Researchers have discovered Australia’s oldest-known crocodile eggshells belonging to a “bizarre” reptile that hunted from trees some 55 million years ago.
This was epochs before modern saltwater and freshwater species arrived on the continent.
Researchers have been carrying out excavations for decades at a clay pit in a grazier’s backyard in the Queensland town of Murgon, offering a window back in time to when the continent was still connected to Antarctica and South America.
Now, they have uncovered the oldest crocodilian eggshells ever found in Australia. They belong to a strange “mekosuchine” clade of extinct crocodiles that dominated inland waters 55 million years ago, according to a new study published in the Journal of Vertebrate Paleontology.
It has been named Wakkaoolithus godthelpi after the Wakka Wakka First Nations people on whose country the fossils were found.

Some of these crocodiles grew up to five metres long. “It’s a bizarre idea. But some of them appear to have been terrestrial hunters in the forests,” palaeontologist Michael Archer from the University of New South Wales, one of the authors of the new study, said. “Some were also apparently at least partly semi-arboreal ‘drop crocs’. They were perhaps hunting like leopards – dropping out of trees on any unsuspecting thing they fancied for dinner.”
Researchers said the extinct crocodiles laid eggs on the margins of lakes and adapted their reproductive strategy to fluctuating conditions. They eventually had to adapt to shrinking waterways and dwindling numbers of their large-sized prey.

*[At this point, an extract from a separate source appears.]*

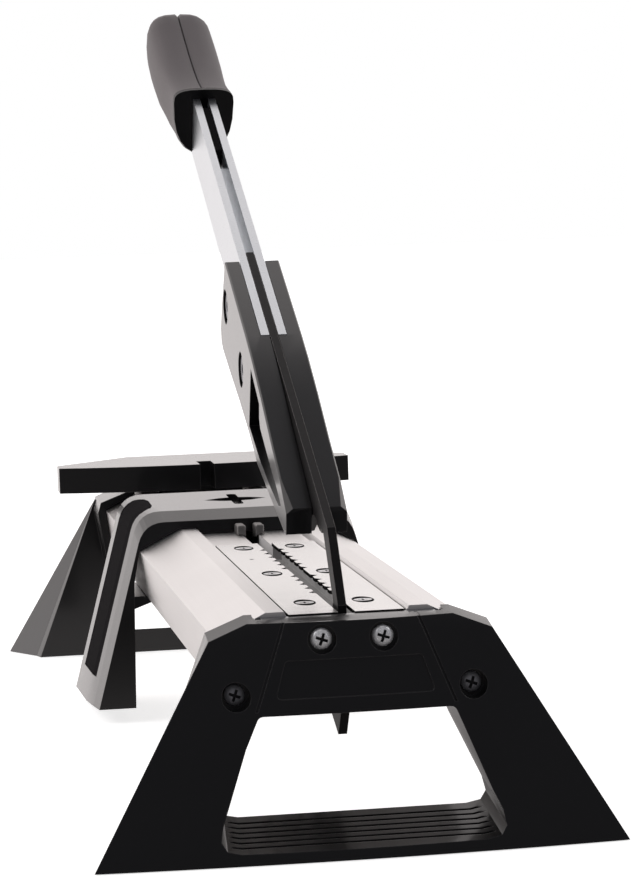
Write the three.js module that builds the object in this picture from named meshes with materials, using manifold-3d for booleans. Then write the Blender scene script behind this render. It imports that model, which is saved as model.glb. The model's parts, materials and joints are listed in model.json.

Further excavations at the site could provide more insights into Australia’s prehistoric ecosystems before it became an independent continent, the researchers said.
“This forest was also home to the world’s oldest-known songbirds, Australia’s earliest frogs and snakes, a wide range of small mammals with South American links, as well as one of the world’s oldest known bats,” Michael Stein, another author of the study, said.
Study lead author Xavier Panadès i Blas said the latest research showed how powerful studying eggshell fragments could be.
“Eggshells should be a routine, standard component of palaeontological research,” he said, “collected, curated and analysed alongside bones and teeth.”
“They preserve microstructural and geochemical signals that tell us not only what kinds of animals laid them,” he explained, meaning eggshells, “but also where they nested and how they bred.”